Calais mayor Natacha Bouchart on Tuesday threatened to shut down the port unless Britain helps solve the problem of the hundreds of immigrants turning up there in a bid to sneak across the Channel.
"I could take the decision to block the port… I could bring pressure to bear," Bouchart told reporters in Paris after meeting Interior Minister Bernard Cazeneuve.
"It would be illegal," she recognised, "but today I want to make a firm statement to the British."
The mayor took issue with British immigration policy which, she complained, "is "considered as an Eldorado" by immigrants.
She also reproached London for demanding security is boosted at the Calais port without participating enough in financing the project, which, she said, cost €10 million ($13 million) a year.
Bouchart said she had not discussed the possibility of blocking the port with the interior minister, aware that he could not back such a measure.
"But I told him that I hoped he would have some strong negotiations with the British."
Cazeneuve, who was in London last Friday, had called on the British to help financially with security at the port, a ministerial source said.
Bouchart and Cazeneuve also agreed on opening a day centre for immigrants in Calais, many of them from Africa, and a night shelter for women and children.
There are around 1,300 immigrants in the northern French port.
Most are from Eritrea or Somalia and are hoping to reach England rather than seek asylum in France.
People fleeing war-torn Syria are adding to the rising numbers.
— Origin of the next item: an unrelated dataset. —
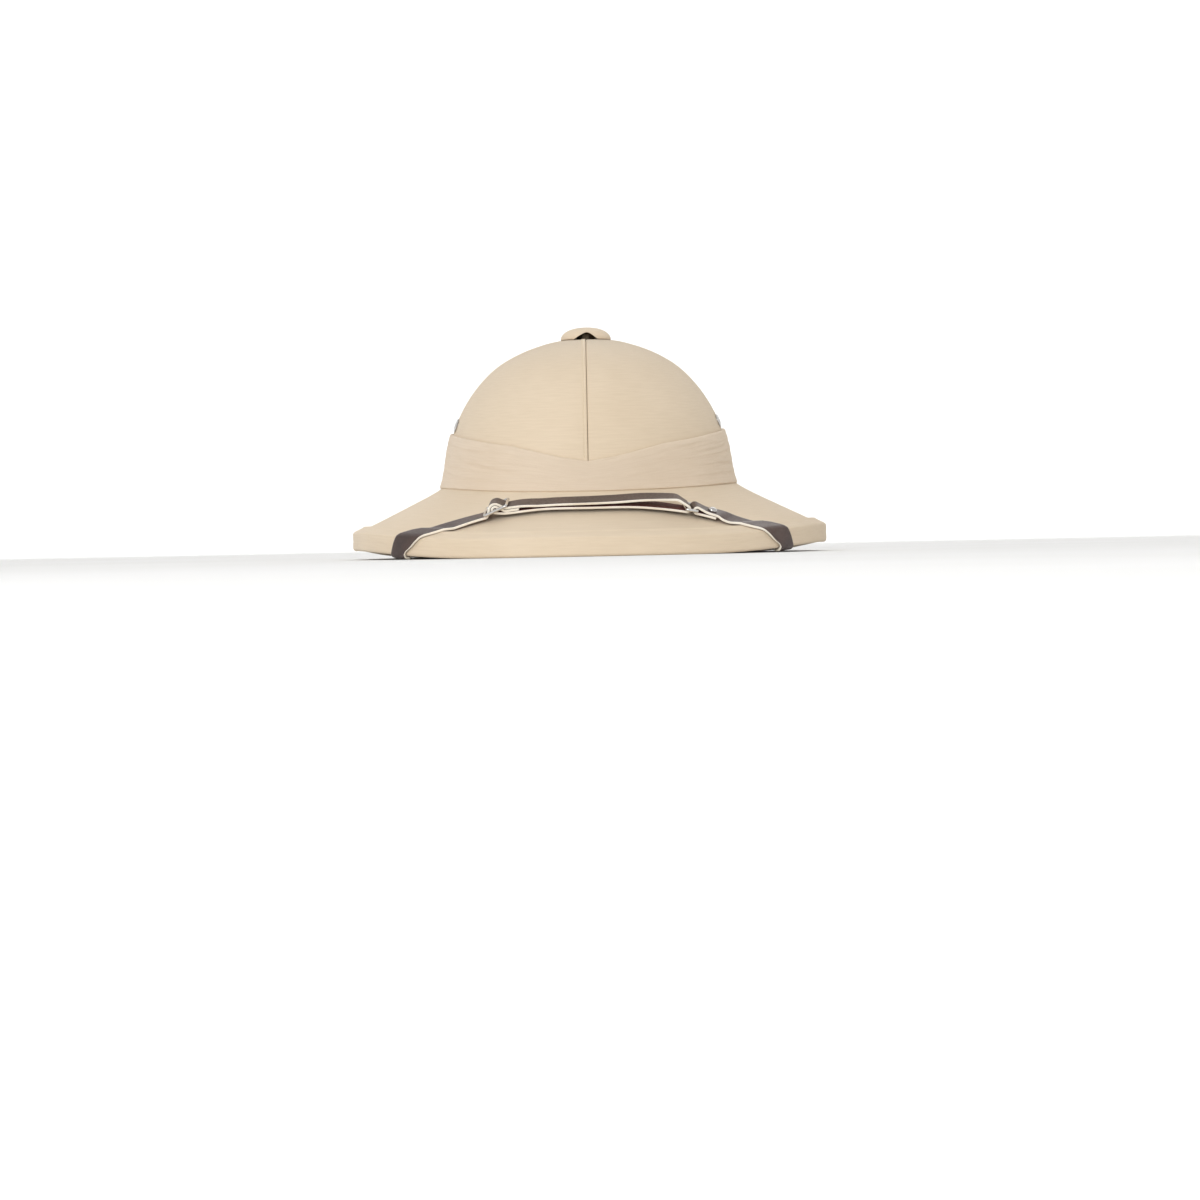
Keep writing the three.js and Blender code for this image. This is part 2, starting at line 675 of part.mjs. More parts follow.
function strapGround() {
  const side = (rows, reach) => rows.map((row) => {
    const azimuth = rad(row.azimuth) * reach;
    return new THREE.Vector3(azimuth * AZIMUTH_SCALE, placeToLength(azimuth, row.place), 0);
  });
  const right = side(STRAP_ROUTE.slice(1), -RIGHT_REACH).reverse();
  const curve = new THREE.CatmullRomCurve3([...right, ...side(STRAP_ROUTE, 1)], false, 'centripetal');
  const samples = curve.getPoints(Math.round(curve.getLength() / ROUTE_STEP)).map((point) => {
    const [azimuth, length] = [point.x / AZIMUTH_SCALE, point.y];
    return { azimuth, length, place: abovePoint(azimuth, length, 0) };
  });
  samples.forEach((sample, i) => {
    const last = samples[Math.max(i - 1, 0)];
    sample.distance = i > 0 ? last.distance + sample.place.distanceTo(last.place) : 0;
  });
  const middle = samples.find((sample) => sample.azimuth >= 0).distance;
  samples.forEach((sample, i) => {
    sample.distance -= middle;
    const ahead = samples[Math.min(i + ROUTE_SMOOTHING, samples.length - 1)].place;
    const behind = samples[Math.max(i - ROUTE_SMOOTHING, 0)].place;
    Object.assign(sample, acrossStep(sample, ahead.clone().sub(behind)));
  });
  return samples;
}

// The ground's own two directions here, and the strap's crosswise direction in terms of them.
function acrossStep({ azimuth, length }, along) {
  const reach = 2 * STRAP_THICKNESS;
  const turn = reach / (2 * AZIMUTH_SCALE);
  const slope = (from, to, span) => to.sub(from).divideScalar(2 * span);
  const here = (a, l) => abovePoint(a, l, 0);
  const one = slope(here(azimuth - turn, length), here(azimuth + turn, length), turn);
  const two = slope(here(azimuth, length - reach), here(azimuth, length + reach), reach);
  const across = one.clone().cross(two).cross(along).normalize();
  const [g11, g12, g22] = [one.dot(one), one.dot(two), two.dot(two)];
  const [b1, b2] = [across.dot(one), across.dot(two)];
  const det = g11 * g22 - g12 * g12;
  return { azimuthAcross: (b1 * g22 - b2 * g12) / det, lengthAcross: (b2 * g11 - b1 * g12) / det };
}

const GROUND = strapGround();
const GROUND_START = GROUND[0].distance;
const GROUND_END = GROUND[GROUND.length - 1].distance;

// Azimuth and length of a point of the strap's way: along it, and across it from its middle line.
function groundAt(distance, across = 0) {
  const { low, high, share } = between(GROUND, 'distance', distance);
  const value = (key) => lerp(low[key], high[key], share);
  return {
    azimuth: value('azimuth') + across * value('azimuthAcross'),
    length: value('length') + across * value('lengthAcross'),
  };
}

// The strap's edge nearer the rim stands off the brim, and lies down before the strap turns over the rim.
const EDGE_ZONE = { start: -32, end: -8 }; // lengths from the rim's top corner

function edgeStand(distance, across) {
  const { length } = groundAt(distance);
  const share = 1 - THREE.MathUtils.smoothstep(length, EDGE_ZONE.start, EDGE_ZONE.end);
  return EDGE_STAND * share * (0.5 + across / STRAP_WIDTH);
}

function wayPoint(distance, height, across) {
  const { azimuth, length } = groundAt(distance, across);
  return abovePoint(azimuth, length, height + edgeStand(distance, across));
}

// Where the strap turns over the rim, its sections lie along the rim instead of square to the strap, so
// that it bends round the edge. This is how far along one edge of the strap a section moves for that.
// Lengths count from the rim's top corner.
const SHEAR_REACH = 18;
const SHEAR_HALVINGS = 20;
const SHEAR_ZONE = { start: -24, full: -9, fullEnd: 20, end: 38 };

function shear(distance, across) {
  const { length } = groundAt(distance);
  const onTop = THREE.MathUtils.smoothstep(length, SHEAR_ZONE.start, SHEAR_ZONE.full);
  const below = THREE.MathUtils.smoothstep(length, SHEAR_ZONE.fullEnd, SHEAR_ZONE.end);
  const share = onTop * (1 - below);
  if (share === 0) return 0;
  const falling = distance > 0 ? 1 : -1;
  let [low, high] = [-SHEAR_REACH, SHEAR_REACH];
  for (let i = 0; i < SHEAR_HALVINGS; i++) {
    const middle = (low + high) / 2;
    const isPast = (groundAt(distance + middle, across).length - length) * falling > 0;
    if (isPast) high = middle;
    else low = middle;
  }
  return share * (low + high) / 2;
}

// A side view of a strap as a belt over pulleys: each row has its place along the way, its height, the
// radius of the strap's middle round it, and turn 1 where the strap turns clockwise, -1 otherwise.
const BEND_STEP = rad(36);
const BEND_RUN = 3;

function beltPoints(pulleys) {
  const directions = pulleys.slice(1).map((pulley, i) => {
    const last = pulleys[i];
    const gap = new THREE.Vector2(pulley.along - last.along, pulley.height - last.height);
    const slack = last.radius * last.turn - pulley.radius * pulley.turn;
    return Math.atan2(gap.y, gap.x) - Math.asin(slack / gap.length());
  });
  const arc = ({ along, height, radius, turn }, angle) => new THREE.Vector2(
    along - radius * turn * Math.sin(angle),
    height + radius * turn * Math.cos(angle),
  );
  return pulleys.flatMap((pulley, i) => {
    if (i === 0) return [arc(pulley, directions[0])];
    if (i === pulleys.length - 1) return [arc(pulley, directions[i - 1])];
    if (pulley.radius === 0) return [arc(pulley, 0)];
    let swing = (directions[i] - directions[i - 1]) * -pulley.turn;
    swing = THREE.MathUtils.euclideanModulo(swing, 2 * Math.PI);
    const run = swing * pulley.radius;
    const parts = Math.max(1, Math.ceil(swing / BEND_STEP), Math.ceil(run / BEND_RUN));
    return Array.from({ length: parts + 1 }, (_, j) => {
      return arc(pulley, directions[i - 1] - pulley.turn * swing * j / parts);
    });
  });
}

// Long straight runs get more stations, close ones where the ground turns over the rim.
const RUN_STEP = 9;
const RIM_STEP = 1.5;
const RIM_ZONE = { start: -14, end: 24 }; // lengths from the rim's top corner

function stepped(points) {
  return points.flatMap((point, i) => {
    if (i === 0) return [point];
    const last = points[i - 1];
    const way = Math.sign(point.x - last.x);
    const stepAt = (at) => {
      const { length } = groundAt(at + way * RUN_STEP / 2);
      return length > RIM_ZONE.start && length < RIM_ZONE.end ? RIM_STEP : RUN_STEP;
    };
    const parts = [];
    let at = last.x;
    while (Math.abs(point.x - at) >= 1.5 * stepAt(at)) {
      at += way * stepAt(at);
      parts.push(last.clone().lerp(point, (at - last.x) / (point.x - last.x)));
    }
    return [...parts, point];
  });
}

function strapGeometry(pulleys) {
  const points = stepped(beltPoints(pulleys));
  const half = STRAP_WIDTH / 2;
  const thick = STRAP_THICKNESS / 2;
  const sections = points.map((point, i) => {
    const before = points[Math.max(i - 1, 0)];
    const after = points[Math.min(i + 1, points.length - 1)];
    const one = point.clone().sub(before).normalize();
    const along = one.add(after.clone().sub(point).normalize()).normalize();
    const out = new THREE.Vector2(-along.y, along.x);
    const high = point.clone().addScaledVector(out, thick);
    const low = point.clone().addScaledVector(out, -thick);
    const [near, far] = [shear(point.x, -half), shear(point.x, half)];
    return [
      wayPoint(high.x + near, high.y, -half),
      wayPoint(high.x + far, high.y, half),
      wayPoint(low.x + far, low.y, half),
      wayPoint(low.x + near, low.y, -half),
    ];
  });
  return sweep(sections, false);
}

const LEFT_BAR = { along: SLIDER_PLACE - SLIDER_PITCH, height: BASE + NEAR_BAR };
const RIGHT_BAR = { along: SLIDER_PLACE + SLIDER_PITCH, height: LEFT_BAR.height + 2 * ON_STRAP };
const MIDDLE_BAR = { along: SLIDER_PLACE, height: (LEFT_BAR.height + RIGHT_BAR.height) / 2 };
const RING_LEFT = { along: RING_PLACE, height: BASE + NEAR_BAR };
const RING_RIGHT = { along: RING_PLACE + RING_PITCH, height: RING_LEFT.height };
const RIVET_AT = RING_RIGHT.along + RIVET_PLACE;

const PAST_TAIL = 2; // how far past a tail's end the strap above it starts to sink
const SINK = 11; // over how much of its way it sinks by one layer
const SHORT_SINK = 7;
const SLACK = 0.5; // how loosely the upper layer lies on the lower one
const LIFT = 60; // before the ring, where the two layers start to part
const RISE = 40; // before the ring, where they part further
const BULGE_PLACE = 7; // before the ring, the crest of the upper layer's bulge
const BULGE_HEIGHT = 6.9; // from the lower layer's middle to the upper one's, at the crest
const BULGE_RADIUS = 6;
const TAIL = SLIDER_PLACE + SLIDER_TAIL;
const FOLD = RING_RIGHT.along + FOLD_TAIL;

const bend = (along, height) => ({ along, height, radius: 0, turn: 1 });
const BULGE = { along: RING_LEFT.along - BULGE_PLACE, height: BASE + BULGE_HEIGHT - BULGE_RADIUS };

const LONG_STRAP = [
  bend(GROUND_START, BASE),
  { ...LEFT_BAR, radius: NEAR_BAR, turn: -1 },
  { ...MIDDLE_BAR, radius: NEAR_BAR + ON_STRAP, turn: 1 },
  { ...RIGHT_BAR, radius: NEAR_BAR, turn: -1 },
  bend(TAIL + PAST_TAIL, BASE + 2 * ON_STRAP),
  bend(TAIL + PAST_TAIL + SINK, BASE + ON_STRAP + SLACK),
  bend(RING_LEFT.along - LIFT, BASE + ON_STRAP + 2 * SLACK),
  bend(RING_LEFT.along - RISE, BASE + ON_STRAP + 3 * SLACK),
  { ...BULGE, radius: BULGE_RADIUS, turn: 1 },
  { ...RING_LEFT, radius: NEAR_BAR, turn: 1 },
  bend(RIGHT_BAR.along - WIRE / 2, BASE),
  { ...MIDDLE_BAR, radius: NEAR_BAR, turn: 1 },
  { ...RIGHT_BAR, radius: NEAR_BAR + ON_STRAP, turn: -1 },
  bend(TAIL, BASE + ON_STRAP),
];

const SHORT_STRAP = [
  bend(GROUND_END, BASE),
  bend(FOLD + PAST_TAIL + SHORT_SINK, BASE),
  bend(FOLD + PAST_TAIL, BASE + ON_STRAP),
  bend(RIVET_AT - RIVET_HEAD / 2 - GAP, BASE + ON_STRAP),
  { ...RING_RIGHT, radius: NEAR_BAR, turn: -1 },
  bend(FOLD, BASE),
];

// Rivets: where each sits, how high above the ground it holds the straps, and how deep its shank goes.
const ANCHORED = { top: ON_STRAP + GAP, foot: -CROWN_PITH };
const RIVETS = [
  { name: 'strap_rivet', along: RIVET_AT, top: 2 * ON_STRAP, foot: GAP },
  { name: 'anchor_rivet_left', along: GROUND_END - STRAP_WIDTH / 2, ...ANCHORED },
  { name: 'anchor_rivet_right', along: GROUND_START + STRAP_WIDTH / 2, ...ANCHORED },
].map((row) => {
  const at = (shift, across) => wayPoint(row.along + shift, row.top, across);
  const across = at(0, RIVET_HEAD / 2).sub(at(0, -RIVET_HEAD / 2));
  const along = at(RIVET_HEAD / 2, 0).sub(at(-RIVET_HEAD / 2, 0));
  const up = across.cross(along).normalize();
  return { ...row, place: at(0, 0).addScaledVector(up, -row.top), up };
});

function addRivets() {
  const shank = RIVET_SHANK / 2;
  const parts = 4;
  for (const { name, top, foot, place, up } of RIVETS) {
    const base = top + GAP + SEAT_EASE;
    const dome = Array.from({ length: parts }, (_, i) => {
      const angle = (i / parts) * Math.PI / 2;
      return [RIVET_HEAD / 2 * Math.cos(angle), base + RIVET_DOME * Math.sin(angle)];
    });
    const outline = [[0, foot], [shank, foot], [shank, base], ...dome, [0, base + RIVET_DOME]];
    const piece = addPiece(name, lathe(outline, SMALL_SIDES), STEEL);
    piece.position.copy(place);
    piece.quaternion.setFromUnitVectors(new THREE.Vector3(0, 1, 0), up);
  }
}

function rivetCutter({ top, foot, place, up }) {
  const low = place.clone().addScaledVector(up, foot - GAP);
  const high = place.clone().addScaledVector(up, top + 2 * GAP);
  return rod(low, high, RIVET_SHANK / 2 + GAP, SMALL_SIDES);
}

function addStraps() {
  const [fold, leftAnchor, rightAnchor] = RIVETS.map(rivetCutter);
  addPiece('chin_strap', carve(strapGeometry(LONG_STRAP), [rightAnchor]), LEATHER);
  addPiece('short_strap', carve(strapGeometry(SHORT_STRAP), [fold, leftAnchor]), LEATHER);
}

// A metal frame: bars across the strap, joined by a rail along each edge.
function addFrame(name, bars) {
  const half = STRAP_WIDTH / 2 + FRAME_ROOM + WIRE / 2;
  const ends = bars.map(({ along, height }) => {
    return [-half, half].map((across) => wayPoint(along, height, across));
  });
  const rails = [0, 1].map((side) => {
    const [from, to] = [ends[0][side], ends[ends.length - 1][side]];
    const overhang = to.clone().sub(from).setLength(WIRE / 2);
    return [from.clone().sub(overhang), to.clone().add(overhang)];
  });
  const rods = [...ends, ...rails].map(([from, to]) => rod(from, to, WIRE / 2, WIRE_SIDES));
  addPiece(name, join(rods), STEEL);
}

const eyeletHoles = eyeletCutters();
const anchorHoles = RIVETS.slice(1).map(rivetCutter);
addShell([...eyeletHoles, ...anchorHoles]);
addCrownCovers(eyeletHoles);
addBrimCover();
addBrimLining();
addEdgeBinding();
addPuggaree();
addVentCap();
addVentPost();
addEyelets();
addStraps();
addFrame('strap_slider', [LEFT_BAR, MIDDLE_BAR, RIGHT_BAR]);
addFrame('strap_ring', [RING_LEFT, RING_RIGHT]);
addRivets();

export default helmet;
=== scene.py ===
"""The looks of the pith helmet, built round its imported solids.

Sizes are in millimetres in the shape functions, in the frame of the solids, and are turned into
metres where a mesh is made. The wearer faces -Y, and +X is the wearer's left.
"""

import math

import bpy
import numpy as np
from mathutils import Matrix, Vector, noise


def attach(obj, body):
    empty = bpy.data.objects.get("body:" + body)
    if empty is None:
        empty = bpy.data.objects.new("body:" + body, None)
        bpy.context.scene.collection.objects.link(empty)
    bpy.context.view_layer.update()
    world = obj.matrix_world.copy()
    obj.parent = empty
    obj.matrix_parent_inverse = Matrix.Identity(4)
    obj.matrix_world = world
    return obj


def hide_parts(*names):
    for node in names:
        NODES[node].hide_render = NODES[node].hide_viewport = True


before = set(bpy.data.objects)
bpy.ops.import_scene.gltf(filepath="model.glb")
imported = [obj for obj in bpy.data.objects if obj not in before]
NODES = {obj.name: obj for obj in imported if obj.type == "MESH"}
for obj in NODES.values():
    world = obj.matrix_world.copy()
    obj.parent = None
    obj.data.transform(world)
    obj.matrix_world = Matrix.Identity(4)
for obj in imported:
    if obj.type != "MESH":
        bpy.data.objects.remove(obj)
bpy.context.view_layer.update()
MM = 0.001

# Camera, first of all: the photograph's own angle, with the lens just above the floor

FRAME_PIXELS, FOCAL_PIXELS, SENSOR = 1200, 2969, 36
CAMERA_DISTANCE = 1.896
CAMERA_HEIGHT = 0.010
AIM_RIGHT = 9 / FOCAL_PIXELS
AIM_DOWN = 0.0205
ROLL = 1.16


def put_in_scene(name, data):
    obj = bpy.data.objects.new(name, data)
    bpy.context.scene.collection.objects.link(obj)
    return obj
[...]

A Red Cross centre was opened for them in 1999 but rapidly became overcrowded, holding 2,000 people before it was closed in 2002, rather than the 800 it was built for.
Hundreds of would-be immigrants die in dangerous Mediterranean crossings every year, while others are detained by Italian police once they reach the southern EU member's territorial waters or the islands of Sicily or Lampedusa.
Clashes regularly break out between the immigrants in Calais.